Wednesday, 24 June 2026
5 days ago

WA crisis, El Nino to pose demand risks for India Inc

Operating profit margins may slip by 100-150 basis points in Q1 of this fiscal due to elevated crude oil prices, rise in the overall cost of imports due to INR depreciation: ICRA

India Inc is expected to witness a moderation in its revenue growth to mid-to-high single digit during the first quarter of FY27, compared with a 13.2 per cent year-on-year (YoY) growth in the previous fourth quarter of FY26.

Further, its operating profit margin is likely to fall by 100-150 basis points on a YoY basis, according to an ICRA report.

As a result of the earnings pressure, credit metrics are expected to soften, with an estimated interest coverage ratio of 4.8-5 times in Q1 of FY27, against 5.8 times recorded in Q4 of FY26, despite stable cost of funds and leverage, it said.

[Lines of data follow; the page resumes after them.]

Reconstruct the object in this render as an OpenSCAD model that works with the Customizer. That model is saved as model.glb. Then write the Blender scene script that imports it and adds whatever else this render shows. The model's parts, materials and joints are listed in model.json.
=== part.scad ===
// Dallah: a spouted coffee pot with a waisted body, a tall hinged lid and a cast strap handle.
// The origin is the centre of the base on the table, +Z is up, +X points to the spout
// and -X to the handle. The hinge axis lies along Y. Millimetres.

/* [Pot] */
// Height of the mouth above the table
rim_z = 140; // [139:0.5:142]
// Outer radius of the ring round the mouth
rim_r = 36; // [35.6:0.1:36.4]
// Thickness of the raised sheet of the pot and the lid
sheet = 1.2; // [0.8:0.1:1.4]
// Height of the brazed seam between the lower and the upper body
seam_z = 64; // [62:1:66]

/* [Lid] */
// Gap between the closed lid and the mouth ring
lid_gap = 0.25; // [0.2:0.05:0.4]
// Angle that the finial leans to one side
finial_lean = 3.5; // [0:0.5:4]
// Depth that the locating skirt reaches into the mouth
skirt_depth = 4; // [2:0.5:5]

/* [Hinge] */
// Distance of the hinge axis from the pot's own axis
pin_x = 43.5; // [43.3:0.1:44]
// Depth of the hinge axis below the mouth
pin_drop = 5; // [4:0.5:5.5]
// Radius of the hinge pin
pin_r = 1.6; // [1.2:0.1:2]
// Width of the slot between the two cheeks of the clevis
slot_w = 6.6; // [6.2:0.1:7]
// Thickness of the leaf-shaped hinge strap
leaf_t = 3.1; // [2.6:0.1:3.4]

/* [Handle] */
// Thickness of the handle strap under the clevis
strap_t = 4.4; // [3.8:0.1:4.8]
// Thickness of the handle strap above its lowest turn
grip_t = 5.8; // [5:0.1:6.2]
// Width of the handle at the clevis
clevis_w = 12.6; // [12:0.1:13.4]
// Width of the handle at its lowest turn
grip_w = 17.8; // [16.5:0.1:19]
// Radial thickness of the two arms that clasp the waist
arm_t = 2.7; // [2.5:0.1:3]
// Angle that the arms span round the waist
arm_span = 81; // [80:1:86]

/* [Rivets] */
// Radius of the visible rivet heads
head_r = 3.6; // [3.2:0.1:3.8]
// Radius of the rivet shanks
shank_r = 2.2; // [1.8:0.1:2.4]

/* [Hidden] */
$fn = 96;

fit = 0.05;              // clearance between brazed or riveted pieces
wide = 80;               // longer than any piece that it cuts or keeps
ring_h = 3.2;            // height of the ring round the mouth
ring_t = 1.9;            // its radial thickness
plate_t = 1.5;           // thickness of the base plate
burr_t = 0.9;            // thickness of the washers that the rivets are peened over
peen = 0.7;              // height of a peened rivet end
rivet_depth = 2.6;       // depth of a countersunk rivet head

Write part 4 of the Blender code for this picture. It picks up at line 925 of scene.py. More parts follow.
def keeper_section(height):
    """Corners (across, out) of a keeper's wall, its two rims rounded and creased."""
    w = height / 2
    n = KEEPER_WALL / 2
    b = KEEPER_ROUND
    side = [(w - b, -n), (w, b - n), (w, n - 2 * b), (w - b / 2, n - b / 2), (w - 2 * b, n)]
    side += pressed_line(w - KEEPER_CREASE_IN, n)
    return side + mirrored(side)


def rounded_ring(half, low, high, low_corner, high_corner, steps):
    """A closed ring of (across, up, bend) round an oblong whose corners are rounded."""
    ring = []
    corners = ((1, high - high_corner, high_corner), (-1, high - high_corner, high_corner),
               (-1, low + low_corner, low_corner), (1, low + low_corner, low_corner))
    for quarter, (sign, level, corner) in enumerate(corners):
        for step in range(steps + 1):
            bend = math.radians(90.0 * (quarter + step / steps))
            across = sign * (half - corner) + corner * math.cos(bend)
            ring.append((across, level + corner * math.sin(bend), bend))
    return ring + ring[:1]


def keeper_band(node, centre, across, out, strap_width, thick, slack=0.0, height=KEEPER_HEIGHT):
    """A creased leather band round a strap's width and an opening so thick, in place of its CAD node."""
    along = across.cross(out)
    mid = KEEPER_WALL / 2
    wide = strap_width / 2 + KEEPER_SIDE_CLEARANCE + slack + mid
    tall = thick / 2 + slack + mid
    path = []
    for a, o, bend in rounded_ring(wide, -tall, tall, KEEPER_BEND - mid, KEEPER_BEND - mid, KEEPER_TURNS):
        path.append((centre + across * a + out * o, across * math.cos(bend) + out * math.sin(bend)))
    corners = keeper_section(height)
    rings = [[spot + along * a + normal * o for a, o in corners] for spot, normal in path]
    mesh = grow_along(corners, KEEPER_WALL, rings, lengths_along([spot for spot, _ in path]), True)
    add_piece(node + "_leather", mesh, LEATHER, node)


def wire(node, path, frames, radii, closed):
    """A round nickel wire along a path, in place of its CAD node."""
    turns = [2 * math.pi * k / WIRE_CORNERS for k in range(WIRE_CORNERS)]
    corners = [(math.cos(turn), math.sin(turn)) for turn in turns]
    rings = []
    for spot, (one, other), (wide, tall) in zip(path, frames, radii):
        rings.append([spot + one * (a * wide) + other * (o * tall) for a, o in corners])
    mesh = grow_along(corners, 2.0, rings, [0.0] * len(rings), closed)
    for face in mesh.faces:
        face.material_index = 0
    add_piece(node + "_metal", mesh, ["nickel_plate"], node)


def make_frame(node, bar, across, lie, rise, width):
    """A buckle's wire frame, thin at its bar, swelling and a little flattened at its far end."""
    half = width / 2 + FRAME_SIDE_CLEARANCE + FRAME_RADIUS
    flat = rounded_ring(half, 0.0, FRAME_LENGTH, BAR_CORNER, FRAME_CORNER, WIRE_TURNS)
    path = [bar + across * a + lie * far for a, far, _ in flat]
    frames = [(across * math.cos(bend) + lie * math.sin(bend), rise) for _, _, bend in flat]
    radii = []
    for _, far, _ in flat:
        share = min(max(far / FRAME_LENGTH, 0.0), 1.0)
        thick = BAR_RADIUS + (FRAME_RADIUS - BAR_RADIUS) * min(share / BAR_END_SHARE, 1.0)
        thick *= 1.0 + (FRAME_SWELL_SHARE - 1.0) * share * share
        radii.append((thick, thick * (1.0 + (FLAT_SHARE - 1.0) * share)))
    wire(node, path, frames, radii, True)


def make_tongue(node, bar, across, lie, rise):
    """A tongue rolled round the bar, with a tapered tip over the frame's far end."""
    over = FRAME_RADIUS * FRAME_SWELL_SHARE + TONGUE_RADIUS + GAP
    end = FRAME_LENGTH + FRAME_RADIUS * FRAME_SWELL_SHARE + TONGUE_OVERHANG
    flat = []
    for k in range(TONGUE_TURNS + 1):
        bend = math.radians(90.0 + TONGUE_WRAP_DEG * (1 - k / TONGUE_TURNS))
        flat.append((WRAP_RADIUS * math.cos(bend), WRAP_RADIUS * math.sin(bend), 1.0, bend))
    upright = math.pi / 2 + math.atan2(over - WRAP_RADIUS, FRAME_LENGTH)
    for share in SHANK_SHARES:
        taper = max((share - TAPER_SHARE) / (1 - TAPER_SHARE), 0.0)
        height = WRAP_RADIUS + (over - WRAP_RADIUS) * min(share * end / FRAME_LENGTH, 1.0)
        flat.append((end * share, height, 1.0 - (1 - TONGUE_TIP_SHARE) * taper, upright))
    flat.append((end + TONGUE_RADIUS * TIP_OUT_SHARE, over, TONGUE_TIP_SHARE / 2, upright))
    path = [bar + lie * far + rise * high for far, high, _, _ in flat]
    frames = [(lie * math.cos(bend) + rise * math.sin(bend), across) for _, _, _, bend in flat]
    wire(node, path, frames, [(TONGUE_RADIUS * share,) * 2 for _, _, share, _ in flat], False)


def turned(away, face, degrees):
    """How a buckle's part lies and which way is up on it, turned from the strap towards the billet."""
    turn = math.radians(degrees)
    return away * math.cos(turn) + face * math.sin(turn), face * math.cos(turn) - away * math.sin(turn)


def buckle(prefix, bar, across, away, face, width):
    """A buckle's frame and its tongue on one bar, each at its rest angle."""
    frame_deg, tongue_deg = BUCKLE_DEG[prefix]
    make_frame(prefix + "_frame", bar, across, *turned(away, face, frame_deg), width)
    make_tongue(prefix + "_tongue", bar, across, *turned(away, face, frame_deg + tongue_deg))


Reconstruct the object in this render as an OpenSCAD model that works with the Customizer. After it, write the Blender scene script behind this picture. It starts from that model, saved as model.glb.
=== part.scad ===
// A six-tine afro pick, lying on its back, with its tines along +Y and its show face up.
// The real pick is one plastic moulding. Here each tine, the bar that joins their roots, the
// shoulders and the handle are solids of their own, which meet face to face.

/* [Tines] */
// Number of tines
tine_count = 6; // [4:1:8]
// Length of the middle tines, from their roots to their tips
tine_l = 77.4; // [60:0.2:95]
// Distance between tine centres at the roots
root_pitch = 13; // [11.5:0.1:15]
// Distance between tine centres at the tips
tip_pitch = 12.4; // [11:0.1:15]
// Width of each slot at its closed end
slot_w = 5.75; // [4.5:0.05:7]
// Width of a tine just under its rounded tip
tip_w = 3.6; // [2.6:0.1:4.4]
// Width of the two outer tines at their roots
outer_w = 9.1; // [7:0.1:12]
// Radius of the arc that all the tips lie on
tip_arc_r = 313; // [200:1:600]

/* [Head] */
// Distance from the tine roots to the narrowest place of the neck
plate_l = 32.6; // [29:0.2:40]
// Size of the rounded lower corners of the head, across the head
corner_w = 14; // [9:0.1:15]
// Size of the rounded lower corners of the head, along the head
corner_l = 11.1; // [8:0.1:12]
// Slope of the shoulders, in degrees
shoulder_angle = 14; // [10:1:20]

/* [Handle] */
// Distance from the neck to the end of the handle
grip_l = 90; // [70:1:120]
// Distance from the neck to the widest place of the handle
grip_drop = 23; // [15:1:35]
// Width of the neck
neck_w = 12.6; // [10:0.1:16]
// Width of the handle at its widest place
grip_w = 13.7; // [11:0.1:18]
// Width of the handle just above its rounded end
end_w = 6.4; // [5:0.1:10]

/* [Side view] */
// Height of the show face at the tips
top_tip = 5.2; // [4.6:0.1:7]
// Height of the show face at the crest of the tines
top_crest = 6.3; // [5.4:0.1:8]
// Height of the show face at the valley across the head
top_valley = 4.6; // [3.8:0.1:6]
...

“Domestic demand conditions have become more nuanced in Q1, with below-normal monsoon expectations posing downside risks to demand across rural-linked segments such as fast-moving consumer goods (FMCG), two-wheelers, tractors, and agrochemicals. While stable income trends are likely to support urban consumption to some extent, the overall demand environment is expected to remain challenging due to inflationary pressure amid a surge in crude oil prices and rupee depreciation, constraining volume growth in consumption-oriented sectors,” Kinjal Shah, Senior Vice President & Co-Group Head-Corporate Ratings, ICRA,said.

“In contrast, investment-led segments, including capital goods and infrastructure, may benefit from a rising order book from some of the private sectors, partially offsetting the broader consumption slowdown,” Shah said.

The ongoing geopolitical tension in West Asia is likely to act as a key overhang, given its significant implications on global trade flows, logistics costs and demand sentiments in key export markets. Further, the conflict results in a second-order impact on travel and tourism-linked businesses like aviation and hotels targeting foreign tourists, LPG-dependent industries like ceramic tiles, quick service restaurants, among others.

El Nino may disrupt rural demand

Besides, development of El Nino conditions could potentially disrupt rural demand, impacting revenues of a large section of the corporate sector, which had posted a healthy revenue growth in Q4.

Elevated fuel, logistics, and packaging costs arising from the West Asia crisis and cost escalation for imported inputs caused by rupee depreciation are likely to weigh on the aggregate profit margins of India Inc.

In the near term, however, the margin pressure could be partially offset by price revision, albeit partially or with a lag, as an abrupt price hike may impact demand and competitive position. In addition, focus on fixed cost optimisation and efficiency improvement by organised players amid a challenging operating environment and the benefits arising from rupee depreciation for exporters are expected to cushion the margin pressure at an aggregate level, to a certain extent.

Divergent Sectoral Impact

The aviation sector witnessed significant margin pressure in Q4 owing to elevated aviation turbine fuel costs besides weakening demand conditions. In contrast, oil refining and marketing companies benefited from robust refining spreads and inventory gains, which largely offset the impact of weaker marketing margins, particularly due to LPG under-recoveries and subdued retail fuel spreads, translating into overall margin expansion.

Meanwhile, gas transmission companies, especially integrated players, reported relatively weaker profitability, primarily on account of softness in non-core segments such as petrochemicals and gas trading, while the margins in the core gas transmission business remained stable, albeit with limited upside in the absence of meaningful tariff revisions.

The sharp depreciation of the rupee in Q4 in divergent sectoral outcomes, with export-oriented sectors such as IT services and specialty chemicals benefiting from translation-driven gains. This was despite facing headwinds in constant-currency growth owing to weak underlying demand conditions.

Depreciation of the rupee supported the domestic paper industry as the threat of imports was mitigated, which had weighed on realisations over the past couple of years. Conversely, import-dependent sectors, including aviation, oil marketing companies and FMCG, faced margin pressure due to elevated input and fuel costs, with limited ability to fully pass on such price hikes.

Amid apprehensions of a rise in inflation, borrowing costs could increase as bond yields are hardening and banks’ Marginal Cost of Funds Based Lending Rate (MCLR) may also rise, although the repo rate remains unchanged.

Sectors such as electronics manufacturing and consumer durables resorted to the precautionary stocking of critical imported inputs to maintain production continuity. However, the corporate sector’s aggregate inventory days relative to turnover (for a sample of more than 2,000 manufacturing entities) remained largely stable at 57 days as on March 31, 2026, vis-à-vis 56 days a year earlier.

This indicates there is no major impact of the geopolitical crisis on the overall working capital cycle.

“While the balance sheets remain resilient, the operating environment is becoming less conducive for investments due to the ongoing West Asia crisis. Private capex stands out in select segments of manufacturing (like defence, electronics manufacturing, electric mobility and other production-linked incentive-supported segments), power equipment, real estate and data centres among others,” Shah added.